**Data records:**
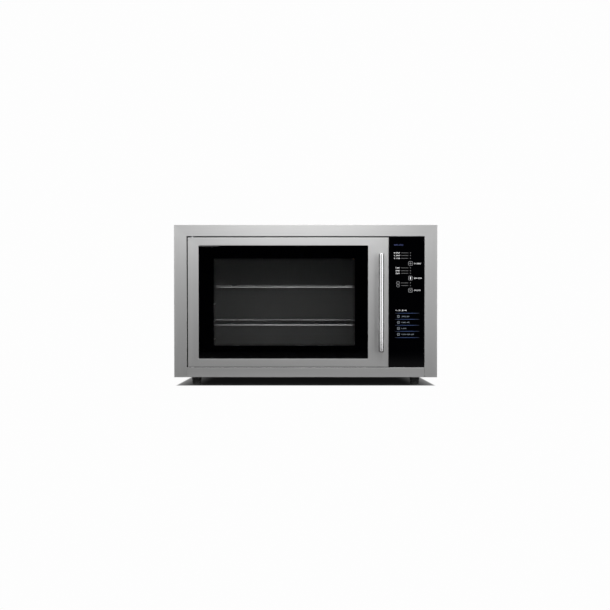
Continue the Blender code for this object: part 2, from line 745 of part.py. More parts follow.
def element_bracket(which):
    """A tab from the left wall that holds the bend of an element."""
    height = element_heights()[which]
    legs = element_legs()
    y = legs[0] + (legs[1] - legs[0]) * TAB_SHARE
    bend_x = CAVITY_LEFT + ELEMENT_SIDE_GAP
    low = height - ELEMENT_D / 2 - FIT
    if which == "lower":
        z = (low - FIT, low - FIT + TAB_H)
    else:
        z = (height - TAB_H / 2, height + TAB_H / 2)
    tab = block(which + "_element_bracket", (CAVITY_LEFT + FIT, bend_x + ELEMENT_D),
                (y - TAB_T / 2, y + TAB_T / 2), z)
    hole = drill("hole", "y", (bend_x, y, height), 2 * OVERRUN, ELEMENT_D + 2 * FIT)
    return cut(tab, hole)


def lamp_pieces():
    y, z = lamp_place()
    outside = CAVITY_RIGHT + CAVITY_SHEET
    wall_x = outside + FIT
    flange = LAMP_FLANGE_D / 2
    inner = LAMP_D / 2 - LAMP_WALL
    housing = turned("lamp_housing", "x", (wall_x, y, z), [
        (flange, 0.0), (flange, LAMP_WALL), (LAMP_D / 2, LAMP_WALL), (LAMP_D / 2, LAMP_L)], FINE)
    cut(housing, rod("hollow", "x", (wall_x - OVERRUN, y, z), LAMP_L - LAMP_WALL + OVERRUN, 2 * inner, FINE))
    bulb = BULB_D / 2
    cap = BULB_CAP_D / 2
    seat_x = wall_x + LAMP_L - LAMP_WALL - FIT
    profile = [(cap, 0.0), (cap, -BULB_L / 3)]
    for step in range(1, 6):
        angle = math.pi * step / 6
        profile.append((bulb * math.sin(angle), -BULB_L / 3 * (2 - math.cos(angle))))
    profile.append((0.0, -BULB_L))
    bulb_item = turned("lamp_bulb", "x", (seat_x, y, z), profile, 16)
    lens = LENS_D / 2
    dome = [(lens, 0.0), (lens, -LENS_RIM)]
    for step in range(1, 4):
        angle = math.pi / 2 * step / 4
        dome.append((lens * math.cos(angle), -LENS_RIM - (LENS_RISE - LENS_RIM) * math.sin(angle)))
    dome.append((0.0, -LENS_RISE))
    lens_item = turned("lamp_lens", "x", (CAVITY_RIGHT - FIT, y, z), dome, FINE)
    return [housing, bulb_item, lens_item]


def temperature_probe():
    y, z = probe_place()
    start = CAVITY_RIGHT + CAVITY_SHEET + FIT
    tip = PROBE_D / 2
    nut = PROBE_NUT_D / 2
    return turned("temperature_probe", "x", (start, y, z), [
        (tip, -PROBE_REACH), (tip, 0.0), (nut, 0.0), (nut, PROBE_NUT_T), (tip, PROBE_NUT_T),
        (tip, SHIELD_SPACE + SHEET + ELEMENT_TAIL)], COARSE)


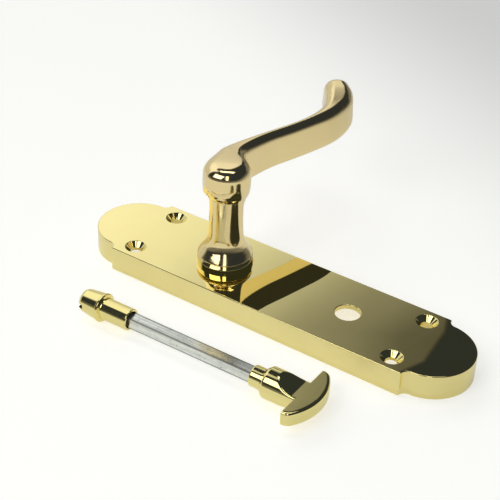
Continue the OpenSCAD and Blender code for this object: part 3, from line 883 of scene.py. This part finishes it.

**AIM:** Find all lines holding the string "Continue" and copy them.

**TASK OUTPUT:**
Continue the Blender code for this object: part 2, from line 745 of part.py. More parts follow.
Continue the OpenSCAD and Blender code for this object: part 3, from line 883 of scene.py. This part finishes it.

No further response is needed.